Can a foreign company be forced to pay the other side’s fees in U.S. litigation?

Sometimes. The general rule in the United States is that each side pays its own legal fees, but sanctions, discovery abuse, spoliation, Rule 11 violations, contractual fee provisions, and certain statutes can shift costs in important ways.

Can a foreign company challenge a U.S. court’s jurisdiction?

Sometimes. Personal jurisdiction, venue, service defects, forum selection clauses, arbitration provisions, and Hague Convention service issues may all provide early defenses. These issues should be evaluated immediately because some can be waived.

What happens if a foreign company ignores a U.S. lawsuit entirely?

Usually nothing good. A foreign company that ignores a properly served U.S. lawsuit can face default judgment, and undoing that later is often far more expensive and difficult than dealing with the case correctly at the outset.

Why are internal emails so dangerous in U.S. litigation?
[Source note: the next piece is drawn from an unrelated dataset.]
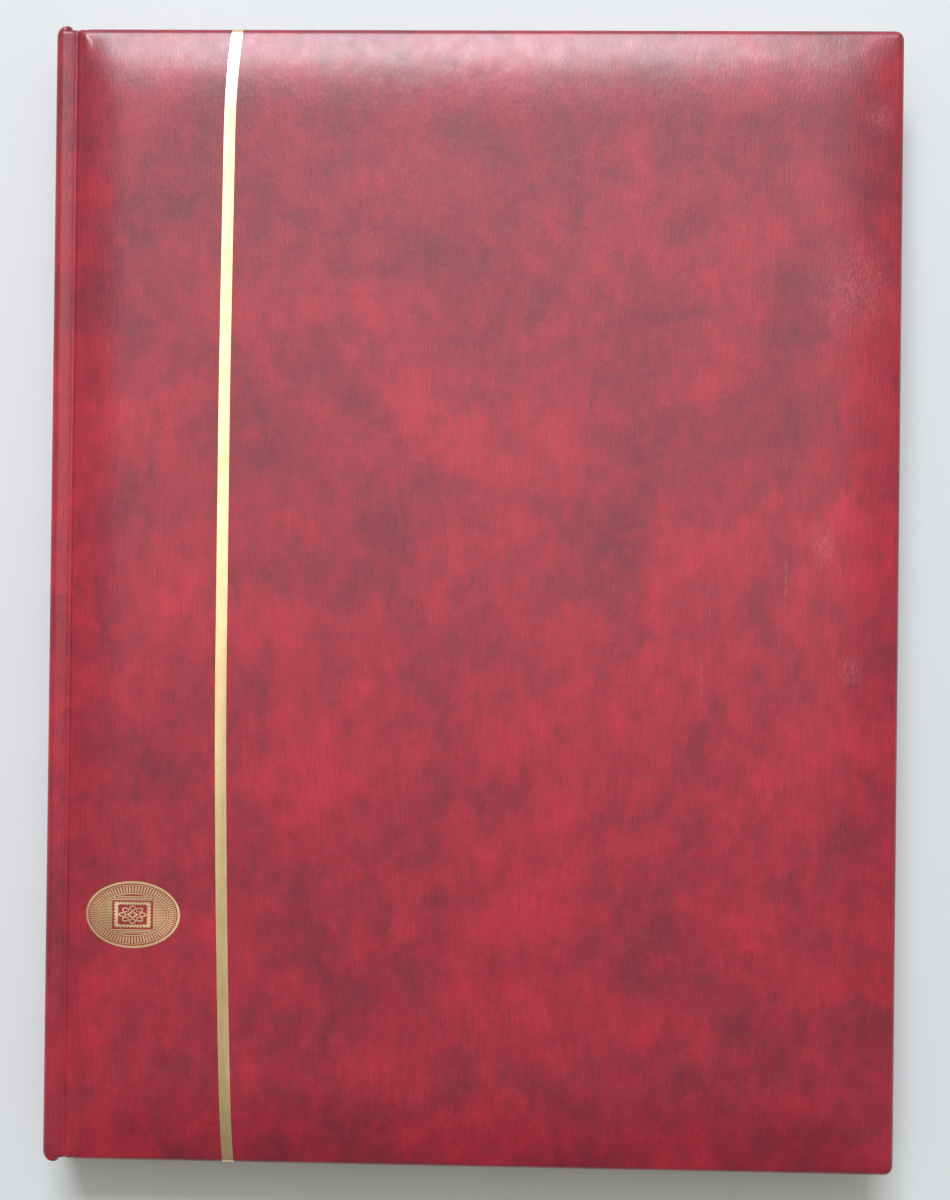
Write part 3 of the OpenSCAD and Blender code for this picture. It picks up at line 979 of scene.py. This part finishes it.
# A flap leaves the block straight out to LEAD times its root's radius, and lies
# level from FLAT_FROM to FLAT_TO before the card's edge
LEAD = 1.45
FLAT_FROM = 2.6 * MM
FLAT_TO = 0.4 * MM
FLAP_STEPS = 7
GUARD_ROWS = 40
# The middle point of an arm, as a share of its length from the card's edge
ARM_MIDDLE = 0.3


def guard(k):
    """A leaf's linen guard: a flap that bends at the block and forks over its card."""
    card_low, card_high = span(f"leaf_card_{k}")
    low, high = span(f"leaf_linen_{k}")
    z = (card_low[2] + card_high[2]) / 2 - NOSE[2]
    half = (card_high[2] - card_low[2]) / 2 + CARD_GAP
    a = math.radians(((LEAVES + 1) / 2 - k) * FLAP_STEP)
    edge = card_low[0] - NOSE[0] - EDGE_GAP
    tape = high[0] - NOSE[0]
    root = np.array([ROOT_R * math.cos(a), ROOT_R * math.sin(a)])
    path = rounded([root, root * LEAD, (edge - FLAT_FROM, z), (edge - FLAT_TO, z)], FLAP_STEPS)
    ahead = np.gradient(path, axis=0)
    length = np.linalg.norm(ahead, axis=1)[:, None]
    side = np.column_stack([-ahead[:, 1], ahead[:, 0]]) / length * GUARD_T / 2
    over = [(x, z + half + TAPE_T) for x in (edge, edge + ARM_MIDDLE * (tape - edge), tape)]
    under = [(x, 2 * z - h) for x, h in over]
    fork = [(tape, z + half), (edge, z + half), (edge, z - half), (tape, z - half)]
    section = np.array([*(path + side), *over, *fork, *under[::-1], *(path - side)[::-1]])
    rows = [section_row(section, y, NOSE) for y in np.linspace(low[1], high[1], GUARD_ROWS)]
    points, faces = loft(rows, closed=True)
    count = len(section)
    faces.append(tuple(reversed(range(count))))
    faces.append(tuple(range(len(points) - count, len(points))))
    obj = add_mesh(f"leaf_guard_{k}", points, faces, LINEN)
    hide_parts(f"leaf_linen_{k}")
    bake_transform(obj)


for K in range(1, LEAVES + 1):
    guard(K)

# ------------------------------------------------- finishes of the CAD's pieces

ENDPAPER_COLOURS = ((0.73, 0.71, 0.65, 1.0), (0.66, 0.64, 0.57, 1.0))
CARD_COLOURS = ((0.76, 0.74, 0.675, 1.0), (0.70, 0.68, 0.61, 1.0))
# The finish of each CAD node, by a word in the node's name
FINISHES = {
    "foam": foam_material(),
    "board": greyboard_material(),
    "endpaper": paper_material("endpaper", *ENDPAPER_COLOURS, fibre=900.0),
    "card": paper_material("page_card", *CARD_COLOURS),
    "spine_lining": linen_material(at_rest=False),
    "binding_block": stacked_linen_material(),
    "binding_staples": wire_material(),
    "strips": film_material(),
    "interleaf": glassine_material(),
}


def finish_nodes():
    """Gives every CAD node that shows its finish."""
    for node, obj in frame["nodes"].items():
        for word, finish in FINISHES.items():
            if word in node:
                for material_slot in obj.material_slots:
                    material_slot.material = finish


finish_nodes()

# ----------------------------------------------------------------- room and camera

WINDOW_AT = (-0.24, 2.2, 2.35)
WINDOW_SIZE = (1.5, 0.9)
WINDOW_WATTS = 101.0
WINDOW_COLOUR = (0.94, 0.965, 1.07)
CEILING_AT = (0.0, 0.6, 1.7)
CEILING_SIZE = (1.6, 1.4)
CEILING_WATTS = 9.0


def area_light(name, at, size, power, colour=(1, 1, 1)):
    """A rectangle of light that faces the origin."""
    data = bpy.data.lights.new(name, "AREA")
    data.shape = "RECTANGLE"
    data.size, data.size_y = size
    data.energy = power
    data.color = colour
    obj = bpy.data.objects.new(name, data)
    bpy.context.collection.objects.link(obj)
    obj.location = at
    obj.rotation_euler = (-Vector(at)).to_track_quat("-Z", "Y").to_euler()


area_light("window", WINDOW_AT, WINDOW_SIZE, WINDOW_WATTS, WINDOW_COLOUR)
area_light("ceiling", CEILING_AT, CEILING_SIZE, CEILING_WATTS)

ROOM_COLOUR = (1.03, 0.975, 0.88, 1.0)
# The direction's Y, from the tail's side to the head's, and the light's strength there
ROOM_DIMMING = (("From Min", -0.65), ("From Max", 0.1), ("To Min", 0.24), ("To Max", 0.55))


def room():
    """Soft light from all round, dimmer from the tail's side of the room."""
    world = bpy.data.worlds.new("room")
    bpy.context.scene.world = world
    world.use_nodes = True
    tree = world.node_tree
    background = tree.nodes["Background"]
    background.inputs["Color"].default_value = ROOM_COLOUR
    direction = tree.nodes.new("ShaderNodeTexCoord")
    parts = tree.nodes.new("ShaderNodeSeparateXYZ")
    dim = tree.nodes.new("ShaderNodeMapRange")
    tree.links.new(direction.outputs["Generated"], parts.inputs[0])
    tree.links.new(parts.outputs["Y"], dim.inputs["Value"])
    for name, value in ROOM_DIMMING:
        dim.inputs[name].default_value = value
    tree.links.new(dim.outputs["Result"], background.inputs["Strength"])


room()
bpy.context.scene.view_settings.view_transform = "Standard"

FLOOR_HALF = 60.0
FLOOR_Z = CAD_BOX[0][2]
FLOOR_CORNERS = [
    (x * FLOOR_HALF, y * FLOOR_HALF, FLOOR_Z)
    for x, y in ((-1, -1), (1, -1), (1, 1), (-1, 1))
]
add_mesh("table_top", FLOOR_CORNERS, [(0, 1, 2, 3)], table_material())

# Straight down from just under half a metre, with the small tilts of a hand-held view,
# in degrees
CAMERA_AT = (13.9 * MM, -3.2 * MM, 485.9 * MM)
CAMERA_TILT = (0.327, 1.587, 0.666)
SENSOR_W = 36
LENS = 52.2

camera_data = bpy.data.cameras.new("camera")
camera_data.sensor_width = SENSOR_W
camera_data.lens = LENS
camera = bpy.data.objects.new("camera", camera_data)
bpy.context.collection.objects.link(camera)
camera.location = CAMERA_AT
camera.rotation_euler = tuple(math.radians(angle) for angle in CAMERA_TILT)
bpy.context.scene.camera = camera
Because they are often discoverable, easy to misread, and highly useful to the other side. Employees under stress tend to speculate, exaggerate, and assign blame in writing. That can badly damage the defense.

How long does U.S. litigation typically take?

It depends on the court, the judge, and the complexity of the case, but most business disputes take anywhere from one to two years, and complex cases often take longer. Foreign companies are often surprised by how much time discovery, motion practice, and scheduling issues can add.

Is settlement a sign the foreign company did something wrong?

No. Settlement is usually a business decision, not a moral one. Many companies settle because the cost, disruption, and uncertainty of continued litigation make further fighting irrational.

What should a foreign company do in the first week of a serious U.S. dispute?

Preserve documents, stop routine deletion, gather the key contracts and facts, assess threshold defenses, review insurance and indemnity rights, centralize communications, and get U.S. counsel experienced in cross-border disputes involved immediately.